I'm so confused. Just when I think I'm getting a handle on the rules, someone changes the guidelines or adds a little twist.
In conversations with other authors and editors, I've really become more aware of how a story begins. We are told we should SHOW the story from the character's POV rather than telling the reader what is happening, so I'm wondering why so many authors start their novels by using a narrator's voice to set the scene. POV is the window through which we let the reader peek inside, and I become confused when a third-person narrator steals the show.
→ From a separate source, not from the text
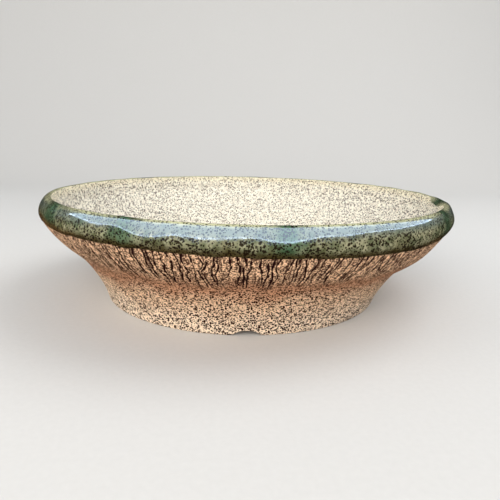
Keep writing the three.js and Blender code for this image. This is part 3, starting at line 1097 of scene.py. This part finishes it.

Now I know there are different rules for romantic fiction, mystery, etc., but I'm not sure how to apply them. Doesn't it seem that fiction writing should be writing? I've been told to avoid semi colons, try to stay away for using 'it', and instead replace it with a solid noun so the reader knows what 'it' is. I also avoid duplication of words where possible? So what makes some authors exempt?
I recently opened a NY best selling novel and read this:
**** **** ran his hand along her smooth, naked thigh, up to her waist, and then down along her flat stomach. His body was pressed against hers; front to back, her head resting on his arm. This moment had not been part of the plan, but it shouldn't surprise him. There had been signposts; furtive glances, comments made only half in jest. The tension had built for the better part of a year. Each of them silently wondering. Neither knowing for sure if it would ever go to that next level. And then they arrived at the private villa overlooking the tranquil beach. The warm, humid air, the crashing surf, the shots of tequila; all coalesced to create a situation of overwhelming sexual tension.
If I wrote this, following the 'rules,' the story would read:
**** **** ran a hand along her smooth, naked thigh up to her waist then across her flat stomach. He pressed the front of his body against her backside and enjoyed the tickle of her hair as it draped over his arm. He'd never planned for this moment to happen, but he wasn't surprised.
I think you get the idea. Following the rules set by publishers can affect the outcome of your manuscript. Some want you to stay away from 'ly' words, instead using stronger verbs. Others require you to avoid passive voice and "to" phrases. I really adhere as much as possible with the last rule because if a characters reaches "to grab", then he/she really isn't accomplishing anything. Why can't he/she just grab? Actually, following the rules have made me a much more polished writer. What becomes confusing is when you're instructed to avoid pitfalls like: seems, reaches, feels, was. Stay in the present tense, avoid passive voice, stay away from author intrusion. Lord...my head is spinning.
Care to share any of the rules you've learned lately? Or what pet peeves you find in mainstream published books? Any books? I always like hearing another's perspective. Why not add more fodder to the frustration?